TASK REQUIREMENTS:
From the records below, extract only the lines running from the line with "return nodes" to the line with "obj.matrix_parent_inverse = Matrix.Identity(4)", both lines included, reproducing them exactly.

============================================================

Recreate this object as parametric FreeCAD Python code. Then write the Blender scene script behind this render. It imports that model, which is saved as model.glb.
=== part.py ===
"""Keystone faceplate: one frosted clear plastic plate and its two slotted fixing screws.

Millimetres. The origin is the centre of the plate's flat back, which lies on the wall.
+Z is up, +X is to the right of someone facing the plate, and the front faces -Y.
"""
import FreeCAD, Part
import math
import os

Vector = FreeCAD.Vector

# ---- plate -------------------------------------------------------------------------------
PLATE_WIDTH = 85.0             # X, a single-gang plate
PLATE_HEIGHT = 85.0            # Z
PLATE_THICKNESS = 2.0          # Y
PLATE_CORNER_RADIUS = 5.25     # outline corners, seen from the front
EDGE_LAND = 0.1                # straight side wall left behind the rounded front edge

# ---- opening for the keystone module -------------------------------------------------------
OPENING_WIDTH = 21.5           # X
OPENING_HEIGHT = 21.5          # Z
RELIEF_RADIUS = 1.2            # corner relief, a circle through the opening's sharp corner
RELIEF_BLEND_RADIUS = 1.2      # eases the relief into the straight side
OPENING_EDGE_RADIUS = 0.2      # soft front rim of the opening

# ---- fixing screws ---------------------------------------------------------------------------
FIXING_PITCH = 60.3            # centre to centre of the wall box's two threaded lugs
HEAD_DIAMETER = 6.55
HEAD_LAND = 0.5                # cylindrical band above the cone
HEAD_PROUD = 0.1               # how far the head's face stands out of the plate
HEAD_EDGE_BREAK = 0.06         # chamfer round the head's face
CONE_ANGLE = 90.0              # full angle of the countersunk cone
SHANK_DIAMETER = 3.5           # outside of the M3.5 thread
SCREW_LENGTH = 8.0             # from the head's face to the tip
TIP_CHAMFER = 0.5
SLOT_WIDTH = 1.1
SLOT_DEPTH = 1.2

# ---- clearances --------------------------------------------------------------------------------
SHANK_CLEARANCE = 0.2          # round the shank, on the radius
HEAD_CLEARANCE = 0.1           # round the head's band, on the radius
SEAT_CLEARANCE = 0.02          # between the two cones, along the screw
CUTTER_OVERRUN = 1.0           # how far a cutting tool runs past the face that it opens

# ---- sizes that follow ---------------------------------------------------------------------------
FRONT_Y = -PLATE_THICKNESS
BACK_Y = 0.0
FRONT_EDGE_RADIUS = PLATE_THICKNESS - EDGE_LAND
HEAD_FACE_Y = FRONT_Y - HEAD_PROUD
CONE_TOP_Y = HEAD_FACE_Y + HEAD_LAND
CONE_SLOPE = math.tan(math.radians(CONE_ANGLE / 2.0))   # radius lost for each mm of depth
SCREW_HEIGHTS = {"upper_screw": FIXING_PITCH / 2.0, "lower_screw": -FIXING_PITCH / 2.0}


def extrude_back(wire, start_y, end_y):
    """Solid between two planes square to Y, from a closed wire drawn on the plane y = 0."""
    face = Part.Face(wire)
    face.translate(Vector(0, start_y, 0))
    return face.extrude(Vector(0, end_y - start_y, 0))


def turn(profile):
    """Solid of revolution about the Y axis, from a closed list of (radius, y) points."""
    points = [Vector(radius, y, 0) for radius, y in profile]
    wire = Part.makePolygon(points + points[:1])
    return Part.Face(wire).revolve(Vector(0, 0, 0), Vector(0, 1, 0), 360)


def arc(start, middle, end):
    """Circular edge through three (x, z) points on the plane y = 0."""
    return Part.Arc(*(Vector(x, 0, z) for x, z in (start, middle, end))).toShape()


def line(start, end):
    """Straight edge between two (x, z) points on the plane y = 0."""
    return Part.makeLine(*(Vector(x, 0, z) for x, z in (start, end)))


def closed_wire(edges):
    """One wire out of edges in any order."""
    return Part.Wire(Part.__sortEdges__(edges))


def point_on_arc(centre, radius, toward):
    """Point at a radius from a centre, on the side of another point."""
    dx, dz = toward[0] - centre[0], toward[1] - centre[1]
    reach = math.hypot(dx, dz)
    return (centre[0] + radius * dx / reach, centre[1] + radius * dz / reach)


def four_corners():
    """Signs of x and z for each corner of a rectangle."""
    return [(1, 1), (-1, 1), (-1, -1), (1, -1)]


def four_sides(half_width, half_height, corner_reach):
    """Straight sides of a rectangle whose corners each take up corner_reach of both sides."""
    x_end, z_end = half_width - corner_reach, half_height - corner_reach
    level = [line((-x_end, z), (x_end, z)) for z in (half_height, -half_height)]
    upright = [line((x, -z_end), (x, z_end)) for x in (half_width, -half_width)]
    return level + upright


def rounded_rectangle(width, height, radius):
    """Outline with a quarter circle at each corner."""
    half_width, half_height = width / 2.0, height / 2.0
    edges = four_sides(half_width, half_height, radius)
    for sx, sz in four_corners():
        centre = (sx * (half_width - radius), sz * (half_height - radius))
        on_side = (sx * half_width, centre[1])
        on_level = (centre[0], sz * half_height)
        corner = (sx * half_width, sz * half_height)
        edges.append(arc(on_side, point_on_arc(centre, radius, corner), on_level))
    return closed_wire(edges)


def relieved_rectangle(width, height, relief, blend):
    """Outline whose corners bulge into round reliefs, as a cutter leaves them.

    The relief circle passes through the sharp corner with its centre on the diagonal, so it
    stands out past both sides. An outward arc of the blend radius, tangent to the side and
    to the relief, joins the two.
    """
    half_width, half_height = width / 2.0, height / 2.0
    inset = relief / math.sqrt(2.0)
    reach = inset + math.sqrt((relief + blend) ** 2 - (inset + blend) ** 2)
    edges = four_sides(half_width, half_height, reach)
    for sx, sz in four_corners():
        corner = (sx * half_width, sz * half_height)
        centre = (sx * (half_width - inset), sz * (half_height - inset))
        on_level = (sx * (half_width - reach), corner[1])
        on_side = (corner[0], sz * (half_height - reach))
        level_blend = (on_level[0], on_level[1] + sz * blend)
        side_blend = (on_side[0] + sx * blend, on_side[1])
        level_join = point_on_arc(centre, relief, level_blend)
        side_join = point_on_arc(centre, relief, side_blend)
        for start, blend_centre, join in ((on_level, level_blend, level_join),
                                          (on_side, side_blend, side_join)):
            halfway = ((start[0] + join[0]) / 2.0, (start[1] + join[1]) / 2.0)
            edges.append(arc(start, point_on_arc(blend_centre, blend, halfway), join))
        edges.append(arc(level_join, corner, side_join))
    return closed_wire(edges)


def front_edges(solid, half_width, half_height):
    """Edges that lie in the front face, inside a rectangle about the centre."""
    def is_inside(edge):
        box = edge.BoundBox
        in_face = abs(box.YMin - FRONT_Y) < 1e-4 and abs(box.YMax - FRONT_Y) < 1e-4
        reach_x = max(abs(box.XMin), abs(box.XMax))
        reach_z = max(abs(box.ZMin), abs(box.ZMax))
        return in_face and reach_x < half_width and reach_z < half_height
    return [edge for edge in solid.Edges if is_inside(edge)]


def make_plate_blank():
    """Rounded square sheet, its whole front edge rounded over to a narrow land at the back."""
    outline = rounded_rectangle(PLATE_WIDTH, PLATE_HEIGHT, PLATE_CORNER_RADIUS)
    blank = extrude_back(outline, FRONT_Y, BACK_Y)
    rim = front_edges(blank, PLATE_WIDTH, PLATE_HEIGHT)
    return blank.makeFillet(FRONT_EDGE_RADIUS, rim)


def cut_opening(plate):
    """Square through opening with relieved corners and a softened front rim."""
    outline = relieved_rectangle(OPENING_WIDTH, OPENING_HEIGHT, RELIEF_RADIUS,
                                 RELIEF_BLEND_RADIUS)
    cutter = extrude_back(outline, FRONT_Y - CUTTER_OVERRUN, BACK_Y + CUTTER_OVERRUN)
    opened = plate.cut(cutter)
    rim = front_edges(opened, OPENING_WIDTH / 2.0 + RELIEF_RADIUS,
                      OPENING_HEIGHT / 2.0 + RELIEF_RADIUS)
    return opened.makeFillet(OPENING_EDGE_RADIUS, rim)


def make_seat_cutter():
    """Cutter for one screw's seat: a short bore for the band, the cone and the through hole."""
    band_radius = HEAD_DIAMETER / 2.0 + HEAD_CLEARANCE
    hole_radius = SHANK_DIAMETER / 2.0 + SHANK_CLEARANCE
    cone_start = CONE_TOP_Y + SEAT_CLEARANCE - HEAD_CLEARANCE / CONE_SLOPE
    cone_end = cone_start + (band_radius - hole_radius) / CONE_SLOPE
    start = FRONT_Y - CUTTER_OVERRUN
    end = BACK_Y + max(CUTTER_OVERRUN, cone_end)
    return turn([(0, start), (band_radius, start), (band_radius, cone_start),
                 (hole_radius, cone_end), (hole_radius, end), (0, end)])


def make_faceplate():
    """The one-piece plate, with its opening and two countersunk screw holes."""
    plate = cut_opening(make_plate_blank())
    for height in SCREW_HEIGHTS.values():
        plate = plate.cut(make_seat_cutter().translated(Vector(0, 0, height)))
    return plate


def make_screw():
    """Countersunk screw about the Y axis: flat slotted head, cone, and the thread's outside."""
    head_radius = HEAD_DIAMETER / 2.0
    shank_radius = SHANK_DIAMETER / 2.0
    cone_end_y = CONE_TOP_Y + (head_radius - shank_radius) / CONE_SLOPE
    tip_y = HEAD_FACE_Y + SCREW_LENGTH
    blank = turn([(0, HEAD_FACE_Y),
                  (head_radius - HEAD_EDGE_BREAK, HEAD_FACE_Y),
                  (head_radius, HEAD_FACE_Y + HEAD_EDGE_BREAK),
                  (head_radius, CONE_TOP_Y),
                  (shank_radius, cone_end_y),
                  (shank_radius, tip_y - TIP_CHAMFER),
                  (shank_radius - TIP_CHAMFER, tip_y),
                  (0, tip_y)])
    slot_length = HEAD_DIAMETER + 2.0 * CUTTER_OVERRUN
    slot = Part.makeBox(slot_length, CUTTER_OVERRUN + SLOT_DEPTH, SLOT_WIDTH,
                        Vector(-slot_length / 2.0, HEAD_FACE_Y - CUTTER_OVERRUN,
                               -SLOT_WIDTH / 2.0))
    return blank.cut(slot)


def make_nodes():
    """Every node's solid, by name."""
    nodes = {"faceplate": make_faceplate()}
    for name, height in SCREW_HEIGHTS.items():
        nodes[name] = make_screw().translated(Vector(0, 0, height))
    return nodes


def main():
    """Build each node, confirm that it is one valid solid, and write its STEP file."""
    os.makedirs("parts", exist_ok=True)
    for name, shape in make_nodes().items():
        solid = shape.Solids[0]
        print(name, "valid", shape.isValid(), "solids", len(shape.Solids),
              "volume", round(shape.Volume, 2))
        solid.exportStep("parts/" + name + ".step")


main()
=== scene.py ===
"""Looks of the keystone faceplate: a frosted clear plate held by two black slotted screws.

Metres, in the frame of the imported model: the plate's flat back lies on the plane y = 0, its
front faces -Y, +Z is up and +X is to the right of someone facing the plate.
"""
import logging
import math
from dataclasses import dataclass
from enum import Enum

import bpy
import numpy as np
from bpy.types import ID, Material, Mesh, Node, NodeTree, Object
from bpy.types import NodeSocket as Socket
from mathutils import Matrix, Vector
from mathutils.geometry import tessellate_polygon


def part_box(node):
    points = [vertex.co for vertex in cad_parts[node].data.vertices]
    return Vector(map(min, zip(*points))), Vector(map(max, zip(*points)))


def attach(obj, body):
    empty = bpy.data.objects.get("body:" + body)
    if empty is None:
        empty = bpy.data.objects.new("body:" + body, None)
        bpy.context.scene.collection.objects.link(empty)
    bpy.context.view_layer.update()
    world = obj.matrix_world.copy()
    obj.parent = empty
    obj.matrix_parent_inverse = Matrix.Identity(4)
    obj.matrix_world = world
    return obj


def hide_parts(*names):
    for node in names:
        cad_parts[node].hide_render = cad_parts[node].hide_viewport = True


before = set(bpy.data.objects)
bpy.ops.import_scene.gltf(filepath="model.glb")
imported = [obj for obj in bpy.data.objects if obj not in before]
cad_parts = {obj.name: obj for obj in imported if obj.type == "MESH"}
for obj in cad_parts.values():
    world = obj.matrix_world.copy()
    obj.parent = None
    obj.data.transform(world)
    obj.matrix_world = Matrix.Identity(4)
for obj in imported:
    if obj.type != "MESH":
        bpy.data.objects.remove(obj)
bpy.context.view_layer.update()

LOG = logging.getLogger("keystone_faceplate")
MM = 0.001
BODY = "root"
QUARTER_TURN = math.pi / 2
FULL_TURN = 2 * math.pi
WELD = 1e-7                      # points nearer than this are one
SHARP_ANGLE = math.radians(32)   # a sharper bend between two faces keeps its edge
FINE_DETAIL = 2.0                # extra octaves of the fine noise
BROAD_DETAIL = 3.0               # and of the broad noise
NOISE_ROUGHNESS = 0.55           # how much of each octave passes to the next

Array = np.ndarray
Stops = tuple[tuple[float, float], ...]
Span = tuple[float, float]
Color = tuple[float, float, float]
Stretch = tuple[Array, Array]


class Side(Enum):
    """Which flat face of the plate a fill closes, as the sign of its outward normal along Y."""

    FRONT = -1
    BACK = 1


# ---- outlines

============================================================

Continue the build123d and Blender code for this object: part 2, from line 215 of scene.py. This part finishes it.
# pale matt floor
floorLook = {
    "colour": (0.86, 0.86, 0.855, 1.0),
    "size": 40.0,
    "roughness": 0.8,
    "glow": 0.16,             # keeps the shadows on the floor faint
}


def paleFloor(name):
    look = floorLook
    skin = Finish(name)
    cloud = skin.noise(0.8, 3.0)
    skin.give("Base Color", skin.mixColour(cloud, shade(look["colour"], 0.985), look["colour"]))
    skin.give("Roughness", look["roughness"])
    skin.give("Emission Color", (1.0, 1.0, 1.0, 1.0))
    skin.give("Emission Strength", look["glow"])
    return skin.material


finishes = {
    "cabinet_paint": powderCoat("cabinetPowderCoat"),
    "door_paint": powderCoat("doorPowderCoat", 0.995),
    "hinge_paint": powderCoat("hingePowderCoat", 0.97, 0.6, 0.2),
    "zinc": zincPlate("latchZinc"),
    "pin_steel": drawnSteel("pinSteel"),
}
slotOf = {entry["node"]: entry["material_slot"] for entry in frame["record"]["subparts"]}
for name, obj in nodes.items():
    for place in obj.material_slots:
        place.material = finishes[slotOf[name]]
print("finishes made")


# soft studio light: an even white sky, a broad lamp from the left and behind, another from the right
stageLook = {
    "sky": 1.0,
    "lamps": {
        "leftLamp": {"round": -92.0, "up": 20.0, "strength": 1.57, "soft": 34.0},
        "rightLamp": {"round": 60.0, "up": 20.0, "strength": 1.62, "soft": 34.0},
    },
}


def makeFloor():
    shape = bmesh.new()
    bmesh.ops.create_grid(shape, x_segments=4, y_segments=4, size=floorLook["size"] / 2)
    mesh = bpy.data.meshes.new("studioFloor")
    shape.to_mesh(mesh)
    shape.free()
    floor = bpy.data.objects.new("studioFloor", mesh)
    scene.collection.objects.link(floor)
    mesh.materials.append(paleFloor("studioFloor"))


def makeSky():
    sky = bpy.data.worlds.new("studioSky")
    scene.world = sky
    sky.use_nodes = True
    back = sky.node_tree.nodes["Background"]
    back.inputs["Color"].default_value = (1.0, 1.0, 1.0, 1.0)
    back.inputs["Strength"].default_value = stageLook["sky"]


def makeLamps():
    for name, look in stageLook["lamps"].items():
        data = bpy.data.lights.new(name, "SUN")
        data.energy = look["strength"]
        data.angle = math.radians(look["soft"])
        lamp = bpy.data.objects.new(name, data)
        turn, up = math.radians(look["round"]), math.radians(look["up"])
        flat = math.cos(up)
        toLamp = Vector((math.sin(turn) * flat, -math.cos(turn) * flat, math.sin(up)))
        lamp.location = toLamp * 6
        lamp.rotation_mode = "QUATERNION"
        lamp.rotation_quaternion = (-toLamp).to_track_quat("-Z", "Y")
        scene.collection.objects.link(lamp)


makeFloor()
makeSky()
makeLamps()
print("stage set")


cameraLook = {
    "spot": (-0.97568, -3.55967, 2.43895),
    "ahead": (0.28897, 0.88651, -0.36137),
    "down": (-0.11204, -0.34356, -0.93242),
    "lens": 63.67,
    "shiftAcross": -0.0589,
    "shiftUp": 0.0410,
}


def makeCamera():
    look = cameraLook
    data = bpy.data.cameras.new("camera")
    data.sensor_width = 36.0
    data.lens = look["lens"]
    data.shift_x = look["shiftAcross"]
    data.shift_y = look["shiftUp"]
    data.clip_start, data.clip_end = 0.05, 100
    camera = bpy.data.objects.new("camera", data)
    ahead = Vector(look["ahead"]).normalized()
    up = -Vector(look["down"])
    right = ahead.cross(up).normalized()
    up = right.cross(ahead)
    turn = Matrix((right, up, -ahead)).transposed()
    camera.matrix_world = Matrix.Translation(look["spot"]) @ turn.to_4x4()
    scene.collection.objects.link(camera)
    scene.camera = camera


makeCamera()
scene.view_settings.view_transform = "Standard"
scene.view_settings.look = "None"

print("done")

============================================================

WORKED ANSWER:
    return nodes


def main():
    """Build each node, confirm that it is one valid solid, and write its STEP file."""
    os.makedirs("parts", exist_ok=True)
    for name, shape in make_nodes().items():
        solid = shape.Solids[0]
        print(name, "valid", shape.isValid(), "solids", len(shape.Solids),
              "volume", round(shape.Volume, 2))
        solid.exportStep("parts/" + name + ".step")


main()
=== scene.py ===
"""Looks of the keystone faceplate: a frosted clear plate held by two black slotted screws.

Metres, in the frame of the imported model: the plate's flat back lies on the plane y = 0, its
front faces -Y, +Z is up and +X is to the right of someone facing the plate.
"""
import logging
import math
from dataclasses import dataclass
from enum import Enum

import bpy
import numpy as np
from bpy.types import ID, Material, Mesh, Node, NodeTree, Object
from bpy.types import NodeSocket as Socket
from mathutils import Matrix, Vector
from mathutils.geometry import tessellate_polygon


def part_box(node):
    points = [vertex.co for vertex in cad_parts[node].data.vertices]
    return Vector(map(min, zip(*points))), Vector(map(max, zip(*points)))


def attach(obj, body):
    empty = bpy.data.objects.get("body:" + body)
    if empty is None:
        empty = bpy.data.objects.new("body:" + body, None)
        bpy.context.scene.collection.objects.link(empty)
    bpy.context.view_layer.update()
    world = obj.matrix_world.copy()
    obj.parent = empty
    obj.matrix_parent_inverse = Matrix.Identity(4)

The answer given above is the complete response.